Authors: Van Der Walt A, Singh T, Baatjies R, Lopata A, Jeebhay M
Source: Occup Environ Med. 2013 Jul; 70(7): 446-52
Keywords: chilli pepper; garlic; inhalant allergy; work-related
Objectives: The aim of the study was to determine the prevalence and risk factors for allergic respiratory disease in spice mill workers.
Methods: A cross-sectional study of 150 workers used European Community Respiratory Health Survey questionnaires, Phadiatop, serum specific IgE (garlic, chili pepper), spirometry and fractional exhaled nitric oxide (FeNO). Personal air samples (n=62) collected from eight-hour shifts were analysed for inhalable particulate mass.

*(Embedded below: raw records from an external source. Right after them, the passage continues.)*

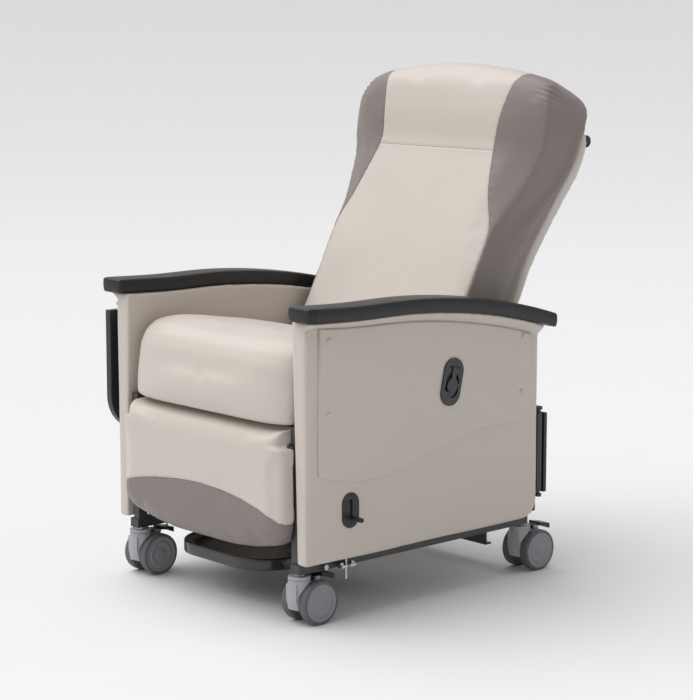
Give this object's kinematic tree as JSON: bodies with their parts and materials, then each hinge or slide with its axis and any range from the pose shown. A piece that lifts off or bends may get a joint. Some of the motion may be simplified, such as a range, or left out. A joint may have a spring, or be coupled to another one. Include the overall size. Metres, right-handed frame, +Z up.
{
  "type": "patient recliner chair",
  "caption": "Upholstered medical recliner on braked casters, with swing-away arms, reclining back and leg rest, folding side tray and sliding foot tray.",
  "frame": {"origin": "on the floor, under the middle of the chair's overall box", "axes": "+X is the occupant's left, -Y is the front that the occupant faces, +Z is up"},
  "size_m": [0.77, 1.0268, 1.2177],
  "materials": {
    "frame_paint": "satin",
    "steel": "brushed",
    "black_plastic": "fine texture",
    "armrest_urethane": "satin moulded skin",
    "vinyl_light": "soft grain",
    "vinyl_taupe": "soft grain",
    "plywood": "plain",
    "caster_grey": "smooth",
    "wheel_grey": "smooth",
    "tray_black": "fine texture"
  },
  "bodies": {
    "base": {"side_frame_left": "frame_paint", "side_frame_right": "frame_paint", "front_cross_tube": "frame_paint", "middle_cross_tube": "frame_paint", "rear_cross_tube": "frame_paint", "rear_cross_panel": "frame_paint", "tray_rails": "frame_paint", "pivot_pins": "steel", "caster_stems": "steel", "hinge_post_left": "frame_paint", "hinge_post_right": "frame_paint", "hinge_cover_left": "black_plastic", "hinge_cover_right": "black_plastic", "latch_keeper_left": "steel", "latch_keeper_right": "steel", "seat_board": "plywood", "seat_cushion": "vinyl_light", "gas_cylinder": "black_plastic"},
    "recline_rod": {"gas_rod": "steel"},
    "drive_link_left": {"drive_link_left": "steel"},
    "drive_link_right": {"drive_link_right": "steel"},
    "legrest": {"legrest_frame": "frame_paint", "legrest_cushion": "vinyl_light"},
    "foot_tray": {"foot_tray": "tray_black"},
    "back": {"back_frame": "frame_paint", "back_cushion": "vinyl_light", "back_wing_left": "vinyl_taupe", "back_wing_right": "vinyl_taupe", "back_shell": "vinyl_light", "push_bar": "black_plastic"},
    "arm_left": {"arm_panel_left": "vinyl_light", "arm_frame_left": "frame_paint", "armrest_left": "armrest_urethane", "side_cover_left": "vinyl_light", "cover_screws_left": "vinyl_light", "latch_plate_left": "black_plastic", "recline_bezel": "black_plastic"},
    "arm_right": {"arm_panel_right": "vinyl_light", "arm_frame_right": "frame_paint", "armrest_right": "armrest_urethane", "side_cover_right": "vinyl_light", "cover_screws_right": "vinyl_light", "latch_plate_right": "black_plastic", "tray_brackets": "frame_paint"},
    "latch_left": {"latch_lever_left": "steel"},
    "latch_right": {"latch_lever_right": "steel"},
    "recline_handle": {"recline_paddle": "black_plastic"},
    "side_tray": {"side_tray": "tray_black"},
    "caster_1": {"caster_body_1": "caster_grey"},
    "wheels_1": {"twin_wheels_1": "wheel_grey"},
    "pedal_1": {"brake_pedal_1": "black_plastic"},
    "caster_2": {"caster_body_2": "caster_grey"},
    "wheels_2": {"twin_wheels_2": "wheel_grey"},
    "pedal_2": {"brake_pedal_2": "black_plastic"},
    "caster_3": {"caster_body_3": "caster_grey"},
    "wheels_3": {"twin_wheels_3": "wheel_grey"},
    "pedal_3": {"brake_pedal_3": "black_plastic"},
    "caster_4": {"caster_body_4": "caster_grey"},
    "wheels_4": {"twin_wheels_4": "wheel_grey"},
    "pedal_4": {"brake_pedal_4": "black_plastic"}
  },
  "joints": [
    {"name": "back_recline", "type": "hinge", "parent": "base", "child": "back", "pos_m": [0, 0.0575, 0.44], "axis": [-1, 0, 0], "range_deg": [0, 40]},
    {"name": "legrest_lift", "type": "hinge", "parent": "base", "child": "legrest", "pos_m": [0, -0.4745, 0.402], "axis": [-1, 0, 0], "range_deg": [0, 80]},
    {"name": "recline_rod_slide", "type": "slide", "parent": "base", "child": "recline_rod", "axis": [0, -1, 0], "range_m": [0, 0.042]},
    {"name": "drive_link_left_pivot", "type": "hinge", "parent": "back", "child": "drive_link_left", "pos_m": [0.26, 0.0725, 0.382], "axis": [1, 0, 0], "range_deg": [0, 40]},
    {"name": "drive_link_right_pivot", "type": "hinge", "parent": "back", "child": "drive_link_right", "pos_m": [-0.26, 0.0725, 0.382], "axis": [1, 0, 0], "range_deg": [0, 40]},
    {"name": "foot_tray_slide", "type": "slide", "parent": "base", "child": "foot_tray", "axis": [0, -1, 0], "range_m": [0, 0.215]},
    {"name": "arm_left_swing", "type": "hinge", "parent": "base", "child": "arm_left", "pos_m": [0.338, 0.2695, 0.3], "axis": [0, 0, 1], "range_deg": [0, 90]},
    {"name": "arm_right_swing", "type": "hinge", "parent": "base", "child": "arm_right", "pos_m": [-0.338, 0.2695, 0.3], "axis": [0, 0, -1], "range_deg": [0, 90]},
    {"name": "latch_left_lift", "type": "slide", "parent": "arm_left", "child": "latch_left", "axis": [0, 0, 1], "range_m": [0, 0.03], "stiffness_N_per_m": 60, "springref_m": -0.02},
    {"name": "latch_right_lift", "type": "slide", "parent": "arm_right", "child": "latch_right", "axis": [0, 0, 1], "range_m": [0, 0.03], "stiffness_N_per_m": 60, "springref_m": -0.02},
    {"name": "recline_handle_pull", "type": "hinge", "parent": "arm_left", "child": "recline_handle", "pos_m": [0.3508, -0.03343, 0.54026], "axis": [0, -0.9781, 0.2079], "range_deg": [0, 25], "stiffness_Nm_per_rad": 0.1, "springref_deg": -17.19},
    {"name": "side_tray_lift", "type": "hinge", "parent": "arm_right", "child": "side_tray", "pos_m": [-0.36, -0.2955, 0.645], "axis": [0, 1, 0], "range_deg": [0, 90]},
    {"name": "caster_1_swivel", "type": "hinge", "parent": "base", "child": "caster_1", "pos_m": [0.294, -0.458, 0.1], "axis": [0, 0, 1], "continuous": true},
    {"name": "caster_1_roll", "type": "hinge", "parent": "caster_1", "child": "wheels_1", "pos_m": [0.294, -0.427, 0.05], "axis": [1, 0, 0], "continuous": true},
    {"name": "caster_1_brake", "type": "hinge", "parent": "caster_1", "child": "pedal_1", "pos_m": [0.294, -0.416, 0.101], "axis": [-1, 0, 0], "range_deg": [0, 12]},
    {"name": "caster_2_swivel", "type": "hinge", "parent": "base", "child": "caster_2", "pos_m": [-0.294, -0.458, 0.1], "axis": [0, 0, 1], "continuous": true},
    {"name": "caster_2_roll", "type": "hinge", "parent": "caster_2", "child": "wheels_2", "pos_m": [-0.294, -0.427, 0.05], "axis": [1, 0, 0], "continuous": true},
    {"name": "caster_2_brake", "type": "hinge", "parent": "caster_2", "child": "pedal_2", "pos_m": [-0.294, -0.416, 0.101], "axis": [-1, 0, 0], "range_deg": [0, 12]},
    {"name": "caster_3_swivel", "type": "hinge", "parent": "base", "child": "caster_3", "pos_m": [0.294, 0.253, 0.1], "axis": [0, 0, 1], "continuous": true},
    {"name": "caster_3_roll", "type": "hinge", "parent": "caster_3", "child": "wheels_3", "pos_m": [0.294, 0.284, 0.05], "axis": [1, 0, 0], "continuous": true},
    {"name": "caster_3_brake", "type": "hinge", "parent": "caster_3", "child": "pedal_3", "pos_m": [0.294, 0.295, 0.101], "axis": [-1, 0, 0], "range_deg": [0, 12]},
    {"name": "caster_4_swivel", "type": "hinge", "parent": "base", "child": "caster_4", "pos_m": [-0.294, 0.253, 0.1], "axis": [0, 0, 1], "continuous": true},
    {"name": "caster_4_roll", "type": "hinge", "parent": "caster_4", "child": "wheels_4", "pos_m": [-0.294, 0.284, 0.05], "axis": [1, 0, 0], "continuous": true},
    {"name": "caster_4_brake", "type": "hinge", "parent": "caster_4", "child": "pedal_4", "pos_m": [-0.294, 0.295, 0.101], "axis": [-1, 0, 0], "range_deg": [0, 12]}
  ],
  "couplings": [
    {"joint": "legrest_lift", "follows": "back_recline", "ratio": 2},
    {"joint": "recline_rod_slide", "follows": "back_recline", "m_per_rad": 0.05873},
    {"joint": "drive_link_left_pivot", "follows": "back_recline", "ratio": 1},
    {"joint": "drive_link_right_pivot", "follows": "back_recline", "ratio": 1}
  ]
}
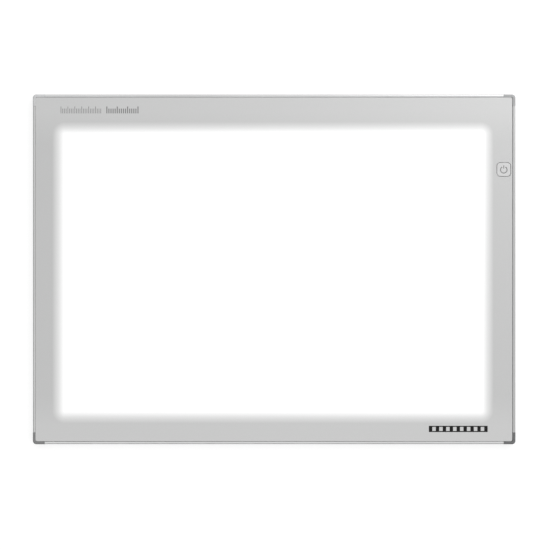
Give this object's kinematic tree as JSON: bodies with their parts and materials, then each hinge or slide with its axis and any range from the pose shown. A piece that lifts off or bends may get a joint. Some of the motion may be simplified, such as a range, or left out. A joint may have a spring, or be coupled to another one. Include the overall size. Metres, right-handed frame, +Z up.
{
  "type": "light box",
  "caption": "Thin rectangular tracing light box: opal front panel with a soft-edged lit area and grey border, aluminium rails, moulded corners, power key and rubber feet.",
  "frame": {"origin": "on the desk, under the middle of the pad", "axes": "+X along the long side to the right, +Y from the front edge to the rear, +Z up out of the lit face"},
  "size_m": [0.698, 0.506, 0.016],
  "materials": {
    "front_panel": "satin acrylic sheet, silver-grey printed border round a clear lit window",
    "anodised_rail": "satin silver anodised extrusion",
    "corner_plastic": "fine-textured moulded plastic, dark grey",
    "back_cover": "matte light grey sheet",
    "rubber": "matte black rubber",
    "key_plastic": "satin silver-grey key",
    "screw_steel": "zinc-plated steel",
    "white_film": "matte white film",
    "light_guide": "polished clear acrylic",
    "foam": "matte closed-cell foam",
    "led_strip": "white-masked circuit strip with LEDs",
    "heat_bar": "mill-finish aluminium",
    "adhesive_tape": "matte dark tape",
    "label": "blank satin label",
    "circuit_board": "green solder mask",
    "black_plastic": "matte black moulded plastic",
    "nylon": "natural nylon",
    "brass": "satin",
    "ferrite": "matte",
    "capacitor_sleeve": "satin sleeve",
    "lead_jacket": "matte white jacket"
  },
  "bodies": {
    "pad": {"front_panel": "front_panel", "rail_front": "anodised_rail", "rail_rear": "anodised_rail", "rail_left": "anodised_rail", "rail_right": "anodised_rail", "corner_front_left": "corner_plastic", "corner_front_right": "corner_plastic", "corner_rear_left": "corner_plastic", "corner_rear_right": "corner_plastic", "back_cover": "back_cover", "rubber_foot_front_left": "rubber", "rubber_foot_front_middle": "rubber", "rubber_foot_front_right": "rubber", "rubber_foot_rear_left": "rubber", "rubber_foot_rear_middle": "rubber", "rubber_foot_rear_right": "rubber", "cover_screw_front_1": "screw_steel", "cover_screw_front_2": "screw_steel", "cover_screw_front_3": "screw_steel", "cover_screw_rear_1": "screw_steel", "cover_screw_rear_2": "screw_steel", "cover_screw_rear_3": "screw_steel", "cover_screw_left_1": "screw_steel", "cover_screw_right_1": "screw_steel", "cover_screw_front_left": "screw_steel", "cover_screw_front_right": "screw_steel", "cover_screw_rear_left": "screw_steel", "cover_screw_rear_right": "screw_steel", "board_screw_1": "screw_steel", "board_screw_2": "screw_steel", "diffuser_sheet": "white_film", "reflector_sheet": "white_film", "light_guide_plate": "light_guide", "backing_foam": "foam", "led_strip_front": "led_strip", "led_strip_rear": "led_strip", "heat_bar_front": "heat_bar", "heat_bar_rear": "heat_bar", "panel_tape": "adhesive_tape", "thermal_tape_front": "adhesive_tape", "thermal_tape_rear": "adhesive_tape", "blank_label": "label", "control_board": "circuit_board", "switch_body": "black_plastic", "driver_chip": "black_plastic", "inlet_housing": "black_plastic", "board_spacer_1": "nylon", "board_spacer_2": "nylon", "lead_socket_front": "nylon", "lead_socket_rear": "nylon", "lead_clip_1": "nylon", "lead_clip_2": "nylon", "inlet_pin": "brass", "inlet_contact": "brass", "inductor": "ferrite", "capacitor": "capacitor_sleeve", "led_lead_front": "lead_jacket", "led_lead_rear": "lead_jacket"},
    "key": {"power_key": "key_plastic", "switch_plunger": "nylon"}
  },
  "joints": [
    {"name": "key_press", "type": "slide", "parent": "pad", "child": "key", "axis": [0, 0, -1], "range_m": [0, 0.0005], "stiffness_N_per_m": 3000, "springref_m": -0.0002}
  ]
}
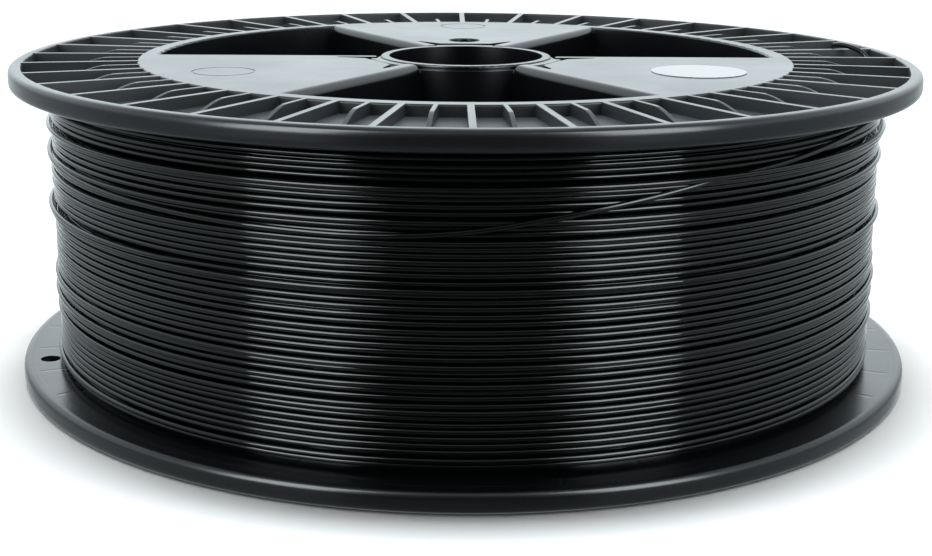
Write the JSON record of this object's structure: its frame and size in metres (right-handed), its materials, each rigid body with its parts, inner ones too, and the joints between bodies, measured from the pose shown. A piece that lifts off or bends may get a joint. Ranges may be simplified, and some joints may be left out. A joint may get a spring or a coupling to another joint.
{
  "type": "filament spool",
  "caption": "Large filament spool for 3D printing: ribbed flanges, open windows round a hub bore, and a full winding of plastic filament held in a rim hole.",
  "frame": {"origin": "centre of the bore in the plane that the lower flange rests on", "axes": "+Z along the bore axis, up through the upper flange; the drive holes lie towards +Y and the camera side is -Y"},
  "size_m": [0.3, 0.3, 0.1055],
  "materials": {
    "spool_plastic": "injection-moulded black plastic, semi-gloss",
    "filament_plastic": "extruded black filament, glossy",
    "label_paper": "bare white self-adhesive paper"
  },
  "bodies": {
    "root": {"lower_half": "spool_plastic", "upper_half": "spool_plastic", "filament_core": "filament_plastic", "filament_winding": "filament_plastic", "round_label": "label_paper"}
  },
  "joints": []
}
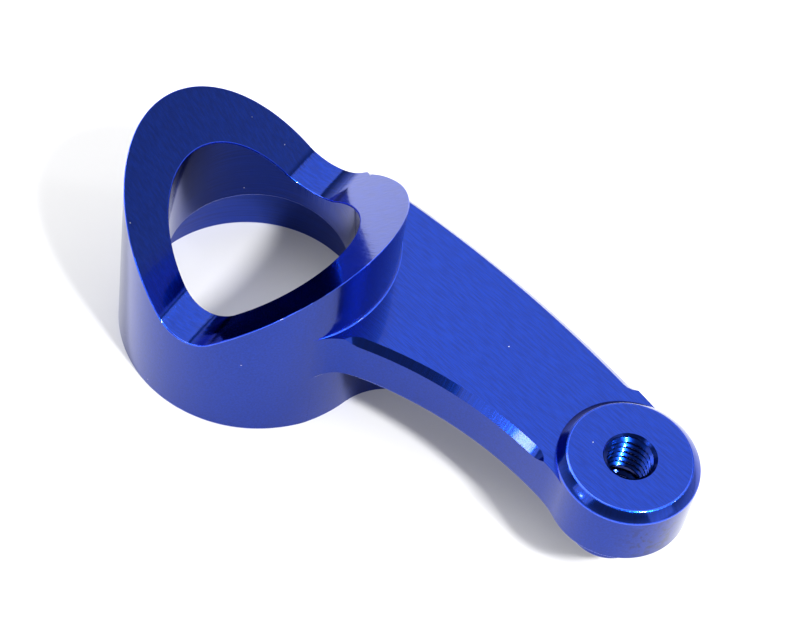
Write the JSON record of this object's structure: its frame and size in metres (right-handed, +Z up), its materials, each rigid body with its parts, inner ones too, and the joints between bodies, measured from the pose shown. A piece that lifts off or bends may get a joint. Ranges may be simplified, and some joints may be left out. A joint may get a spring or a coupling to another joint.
{
  "type": "swing arm with v seat",
  "caption": "Anodised aluminium swing arm: a ring with a stepped bore and a V-shaped seat, and a curved arm that ends in a threaded boss.",
  "frame": {"origin": "middle of the overall length, in the upright plane through the ring's axis and the hole's axis, on the plane that the ring stands on", "axes": "+X from the ring towards the threaded boss, +Y towards the full side of the curved arm, +Z up along the ring's axis towards the V seat"},
  "size_m": [0.0628, 0.0272, 0.0232],
  "materials": {
    "blue_anodised": "bright blue anodised over a fine machined surface"
  },
  "bodies": {
    "root": {"swing_arm": "blue_anodised"}
  },
  "joints": []
}
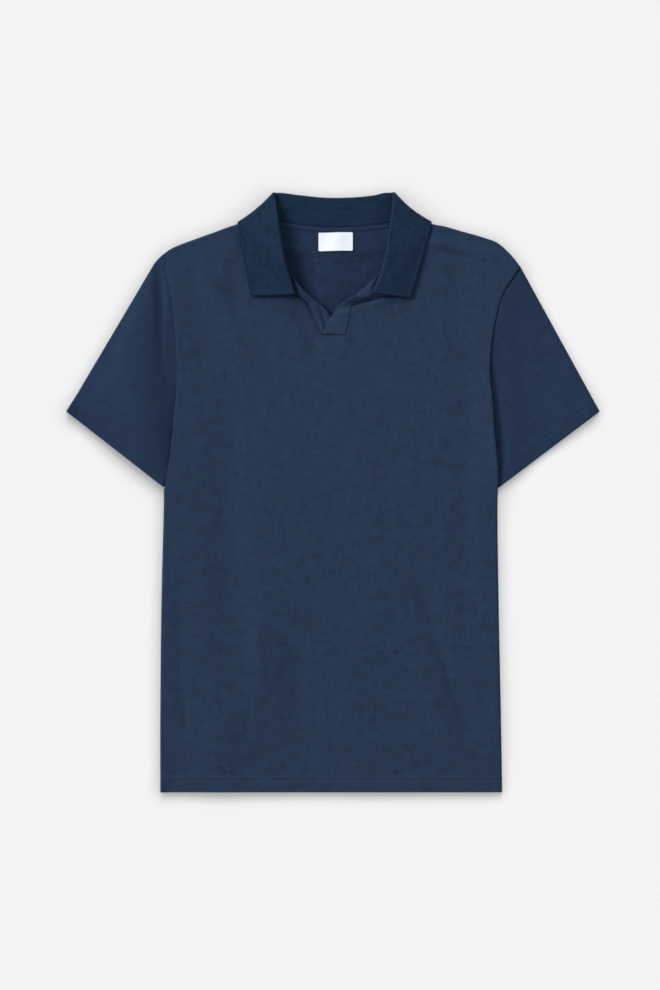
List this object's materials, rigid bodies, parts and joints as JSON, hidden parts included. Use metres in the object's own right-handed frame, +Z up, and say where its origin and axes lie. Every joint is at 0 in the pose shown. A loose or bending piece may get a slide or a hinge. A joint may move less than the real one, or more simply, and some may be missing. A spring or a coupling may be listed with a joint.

Novel immunological assays quantified airborne garlic and chili pepper allergen concentrations.
Results: Mean dust particulate mass (geometric mean (GM)=2.06 mg/m(3)), chili pepper (GM=0.44 µg/m(3)) and garlic allergen (GM=0.24 µg/m(3)) were highest in blending and were highly correlated. Workers’ mean age was 33 years, 71% were men, 46% current smokers and 45% atopic. Spice-dust-related asthma-like symptoms (17%) were common, as was garlic sensitisation (19%), with 13% being monosensitised and 6% cosensitised to chili pepper. Airflow reversibility and FeNO>50 ppb was present in 4% and 8% of workers respectively. Spice-dust-related ocular-nasal (OR 2.40, CI 1.09 to 5.27) and asthma-like (OR 4.15, CI 1.09 to 15.72) symptoms were strongly associated with airborne garlic in the highly exposed (>0.235 µg/m(3)) workers. Workers monosensitised to garlic were more likely to be exposed to higher airborne chili pepper (>0.92 µg/m(3)) (OR 11.52, CI 1.17 to 113.11) than garlic allergens (OR 5.08, CI 1.17 to 22.08) in this mill. Probable asthma was also more strongly associated with chili pepper than with garlic sensitisation.
Conclusions: Exposure to inhalable spice dust (GM >2.06 mg/m(3)) containing garlic (GM>0.24 µg/m³) and chili pepper (GM >0.44 µg/m(3)) allergens increase the risk of allergic respiratory disease and asthma.